DATA SHOWN:
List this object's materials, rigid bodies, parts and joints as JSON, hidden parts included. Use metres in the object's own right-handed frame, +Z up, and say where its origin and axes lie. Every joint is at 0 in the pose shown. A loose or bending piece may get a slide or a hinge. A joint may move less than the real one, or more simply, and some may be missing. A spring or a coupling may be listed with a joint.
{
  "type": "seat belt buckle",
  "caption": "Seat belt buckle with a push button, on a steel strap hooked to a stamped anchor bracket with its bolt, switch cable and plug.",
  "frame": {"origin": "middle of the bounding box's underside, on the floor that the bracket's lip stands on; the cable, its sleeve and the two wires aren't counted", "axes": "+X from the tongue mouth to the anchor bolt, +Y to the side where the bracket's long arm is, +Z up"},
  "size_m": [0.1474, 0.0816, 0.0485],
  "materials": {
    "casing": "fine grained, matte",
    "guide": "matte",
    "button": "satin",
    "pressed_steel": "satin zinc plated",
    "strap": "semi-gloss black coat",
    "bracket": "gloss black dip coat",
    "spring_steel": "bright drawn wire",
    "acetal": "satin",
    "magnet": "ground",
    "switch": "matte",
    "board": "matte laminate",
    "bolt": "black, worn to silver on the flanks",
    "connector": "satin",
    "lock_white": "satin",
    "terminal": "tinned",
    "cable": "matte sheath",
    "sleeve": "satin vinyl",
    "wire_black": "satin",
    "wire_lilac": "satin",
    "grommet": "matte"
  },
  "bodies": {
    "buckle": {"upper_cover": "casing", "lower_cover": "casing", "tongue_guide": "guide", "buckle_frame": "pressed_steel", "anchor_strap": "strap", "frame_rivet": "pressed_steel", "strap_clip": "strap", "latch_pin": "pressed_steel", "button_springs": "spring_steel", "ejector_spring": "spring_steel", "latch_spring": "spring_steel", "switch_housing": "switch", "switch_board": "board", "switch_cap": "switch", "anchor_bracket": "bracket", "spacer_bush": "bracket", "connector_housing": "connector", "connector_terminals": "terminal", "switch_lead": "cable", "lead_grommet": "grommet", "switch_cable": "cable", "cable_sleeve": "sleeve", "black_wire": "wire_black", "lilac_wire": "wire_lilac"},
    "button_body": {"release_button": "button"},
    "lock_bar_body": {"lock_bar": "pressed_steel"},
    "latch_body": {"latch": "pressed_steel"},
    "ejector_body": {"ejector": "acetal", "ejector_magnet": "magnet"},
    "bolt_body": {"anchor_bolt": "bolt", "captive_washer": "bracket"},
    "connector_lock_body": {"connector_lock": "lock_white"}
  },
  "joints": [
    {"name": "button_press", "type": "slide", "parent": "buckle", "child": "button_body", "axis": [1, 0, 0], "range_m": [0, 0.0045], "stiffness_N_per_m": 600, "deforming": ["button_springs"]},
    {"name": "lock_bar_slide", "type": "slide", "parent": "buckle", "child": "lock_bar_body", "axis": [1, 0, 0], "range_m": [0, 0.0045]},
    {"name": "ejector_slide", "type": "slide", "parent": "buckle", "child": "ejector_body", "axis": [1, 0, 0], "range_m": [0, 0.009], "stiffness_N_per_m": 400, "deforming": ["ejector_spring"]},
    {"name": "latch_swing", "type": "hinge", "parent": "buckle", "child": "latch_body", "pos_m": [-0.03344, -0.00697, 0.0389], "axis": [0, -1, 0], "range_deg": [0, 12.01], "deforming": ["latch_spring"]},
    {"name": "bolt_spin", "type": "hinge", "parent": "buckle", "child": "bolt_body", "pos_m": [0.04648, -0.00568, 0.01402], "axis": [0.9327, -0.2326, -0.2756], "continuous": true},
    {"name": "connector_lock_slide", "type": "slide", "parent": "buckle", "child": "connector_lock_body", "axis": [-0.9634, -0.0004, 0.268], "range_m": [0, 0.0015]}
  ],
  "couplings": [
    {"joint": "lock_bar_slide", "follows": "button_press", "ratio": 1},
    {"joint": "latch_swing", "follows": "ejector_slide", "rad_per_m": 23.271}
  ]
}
==
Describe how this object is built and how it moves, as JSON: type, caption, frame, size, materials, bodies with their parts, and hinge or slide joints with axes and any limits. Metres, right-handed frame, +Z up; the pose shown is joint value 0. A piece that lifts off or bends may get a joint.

WORK TO DO:
Report how many lines in the entries hold the string "joints". Nothing but the number is wanted.

ANSWER FOR THIS EXERCISE:
3